You apparently misunderstood what I said, which was NOT that pi, ##\sqrt 2##, and other irrational numbers have terminating decimal expansions.
Blargus said:
It's a philosophical point that is there in calculus limits which protects it and if math has divorced itself from this point it is going the wrong way.
I'm not sure you understand calculus limits, either, despite your claim of having taken a calculus class way back when.
Blargus said:
Apparently applied mathematics took the fork in the road and avoided Cantor's paradise and became the mathematics that made computers. But someone doesn't want you to read that.
Apples and oranges. As I said before, computers deal with numbers that can be represented using a relatively small number of digits. The IEEE 754 standard for floating point arithmetic that is universally used in computing touches on the concept of infinity, but only as a number that is either larger than any positive number that can be represented, or smaller than any negative number that can be represented.
Blargus said:
I'm gonna make everyone's day. Did you ever build a "Bedini SG?" Or did you watch the Myth Busters and hem and haw about how it's "proven wrong" and the fools that believe it and not analyze their attempt or see what the "free energy crazies" said about it? You're welcome I said the F.E word I await my fate.
"Free energy" is one of several topics explicitly no allowed here at Physics Forums. See what happens if you bring it up again.
Blargus said:
Sorry I'm skeptical what did Cantor's concept of infinity saying apparently we can count an uncountable set do for math's practicality? I mean really. I can't talk about his math fine probably never will but just this concept?
This has nothing to do with practicality, but so what? There are a lot of topics in advanced mathematics that have no connection with the practical. On the other hand, the algebra developed by George Boole was considered to have no practical application at the time. But with the advent of digital computers, suddenly Boolean Algebra had a great many applications. Another area, vector spaces, must have seemed to be impractical at the time, but have since found applications in cryptography and error-correcting algorithms for CDs and DVDs.
Blargus said:
No, I'm saying it seems to me philosophically Cantor wrongly redefined the concept of infinity and I believe it differs from what I have had some distant experience in with calculus ...
Well, that's a problem, trying to use philosophy to understand or dispute mathematics. Logic would be a better tool to use, together with some basic understanding of what was being discussed.And unless I miss my guess, the "distant experience" was a long time ago.

Blargus said:
And his redefinition seems flatly wrong,
Cantor did not redefine infinity; his work extended the idea of infinity to include different levels of infinitude.

Blargus said:
denegrates the use value of it
??? - no idea of what you're trying to say.
Blargus said:
and looks like it leads math on a mad journey unmoroored from reason where "the probability of choosing a member of an infinite set is zero"
As I said before, what you're calling a "mad journey" was explained very carefully much earlier in this thread.
Blargus said:
"some infinite quantities can be measured"
There was no mention of measuring infinite quantities.

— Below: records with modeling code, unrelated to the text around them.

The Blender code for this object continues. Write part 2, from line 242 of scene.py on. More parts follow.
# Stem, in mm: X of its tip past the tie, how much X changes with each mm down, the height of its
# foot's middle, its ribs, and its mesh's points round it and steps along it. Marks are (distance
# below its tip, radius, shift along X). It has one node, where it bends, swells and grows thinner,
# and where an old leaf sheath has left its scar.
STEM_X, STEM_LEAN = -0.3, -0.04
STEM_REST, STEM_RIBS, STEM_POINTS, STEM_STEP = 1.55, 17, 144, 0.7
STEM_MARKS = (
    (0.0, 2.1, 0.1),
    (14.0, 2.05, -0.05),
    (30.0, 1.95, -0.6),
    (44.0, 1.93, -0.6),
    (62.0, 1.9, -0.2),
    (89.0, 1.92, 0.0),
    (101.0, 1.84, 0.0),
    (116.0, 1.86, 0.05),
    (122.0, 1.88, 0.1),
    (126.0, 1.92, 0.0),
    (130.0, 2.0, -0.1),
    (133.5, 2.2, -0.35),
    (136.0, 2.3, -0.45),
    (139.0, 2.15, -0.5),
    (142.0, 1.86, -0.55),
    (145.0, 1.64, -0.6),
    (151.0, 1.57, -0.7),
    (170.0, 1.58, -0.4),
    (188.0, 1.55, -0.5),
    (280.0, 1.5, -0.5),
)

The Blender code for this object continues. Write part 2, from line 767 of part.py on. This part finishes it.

The discussion was about enumerating and comparing different infinite sets.
Blargus said:
as the math prof in the video said "eventually we'll get to every one of the numbers in this infinite set."
Again, I challenge you to tell me a single number that he won't get to. In my reply I'll tell you where that number is and how many steps it takes to get to it.

Since this thread has degenerated into much nonsense by a new member, I'm closing it.

@Blargus, if you want to reply to my challenge, you can do so my sending me a PM.